The Good: High amount of continuity and good episodes, Excellent acting, Decent special effects, Good character development
The Bad: Mostly just "Hero Worship."
The Basics: A strong season of Star Trek The Next Generation give the whole cast more of a crew feeling while still focusing strongly on their best individual assets.
Most television shows take a while to hit their stride, but when they do . . . they just sprint for as long as they can before falling completely to pieces. Some series' get into the right rhythm and then manage to do an endurance run to keep running. Star Trek The Next Generation is an example of the latter type of series.
In the fifth season of Star Trek The Next Generation, there are twenty-six episodes and most all of them are at least good and the vast majority are worth recommending. In fact, the series' best episode, "The Inner Light" appears in the fifth season. There's a lot to celebrate in the fifth season.
The first and only major change to Star Trek The Next Generation is that a new character is introduced. In the third episode of the season, a Bajoran character named Ro Laren comes aboard the Enterprise and mixes some conflict in with the rather bland and stable crew. Ensign Ro appears in five other episodes of the season and plays as a foil to the sometimes out of touch enlightened crew. That is, Ro provides an anchor for the viewer, someone we may readily identify with. After four years of seeing the philosopher Picard, the gallant Riker, the super-intelligent Data and the inhuman Worf, it's nice to see someone who is a little off balance, someone with a temper and who has had difficulties.
But the fifth season uses Ro as a foil in only some of the episodes while maintaining and expanding the fine qualities of the crew in the other episodes. The fifth season has more of a sense of serialization than any of the previous seasons and it works to foreshadow Star Trek Deep Space Nine. So, what is the fifth season all about?
In the fifth season of Star Trek The Next Generation, the Klingon Civil War ends with the exposure of the Romulan connection ("Redemption, Part 2"), the Bajoran situation is introduced ("Ensign Ro"), and the Crystalline Entity returns ("Silicon Avatar"). The Enterprise gets nearly destroyed ("Disaster"), Spock returns ("Unification Part 1 and 2"), and some of the characters are possessed ("Power Play"). But the season continues strong with Worf being injured ("Ethics"), Picard raising a family on an alien planet ("The Inner Light") and Data being found dead in San Francisco ("Time's Arrow").

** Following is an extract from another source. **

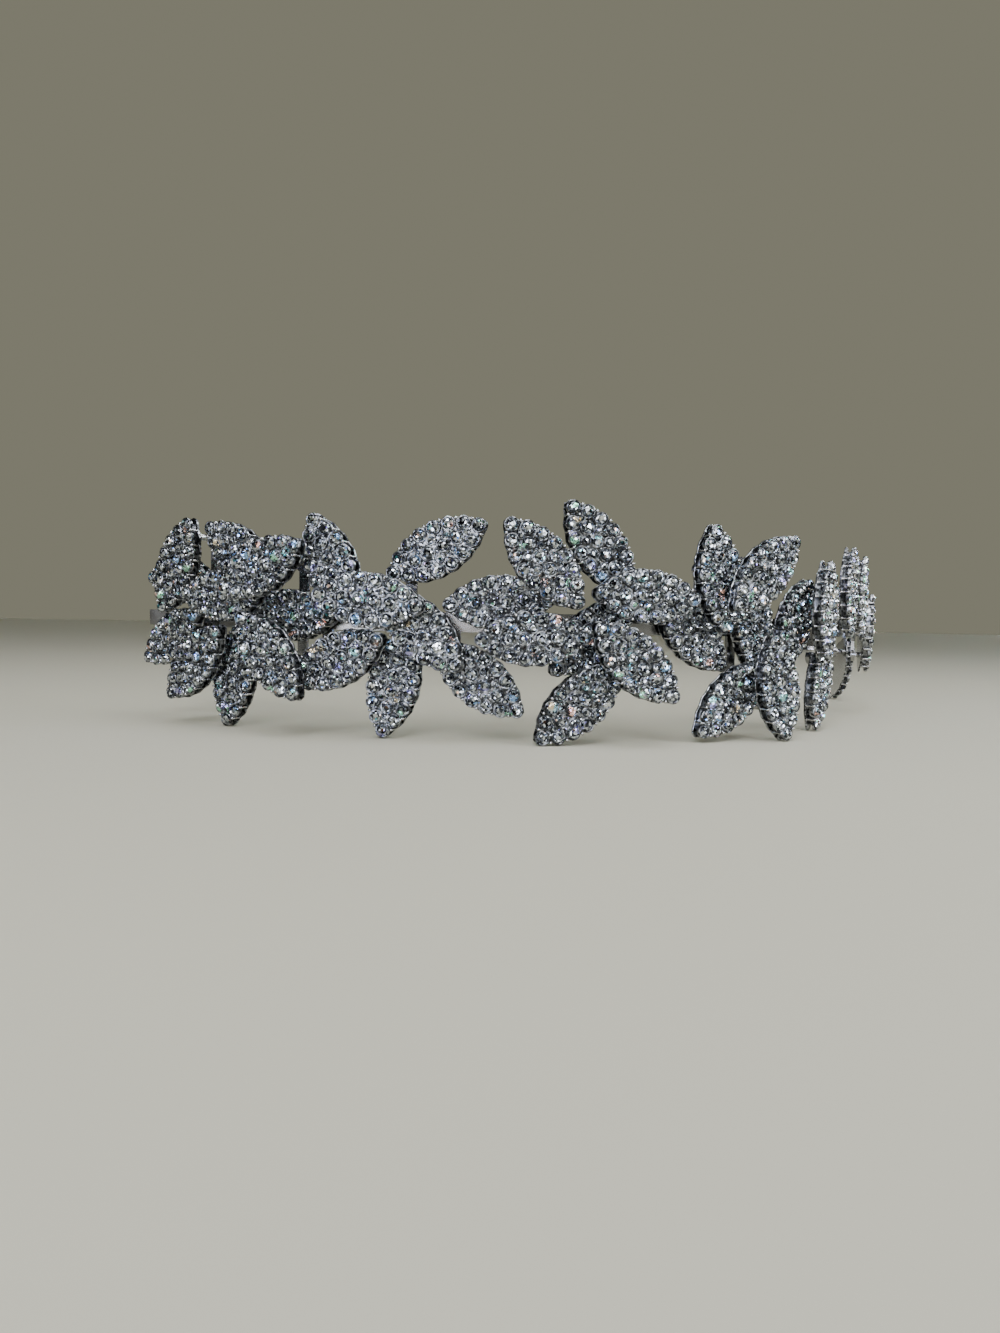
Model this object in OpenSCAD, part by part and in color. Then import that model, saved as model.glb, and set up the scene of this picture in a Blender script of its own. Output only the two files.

But more important than what the season is about is what happens to the characters. Picard makes the most significant leaps forward in character in the continued trend to humanize the distant philosopher. Finally, Picard opens up to children in "Disaster" and falls in love in a compelling way ("The Perfect Mate") and gets a family ("The Inner Light"). Picard continues a great tradition of meaningful first contacts ("Darmok," "The Masterpiece Society" and "Imaginary Friend").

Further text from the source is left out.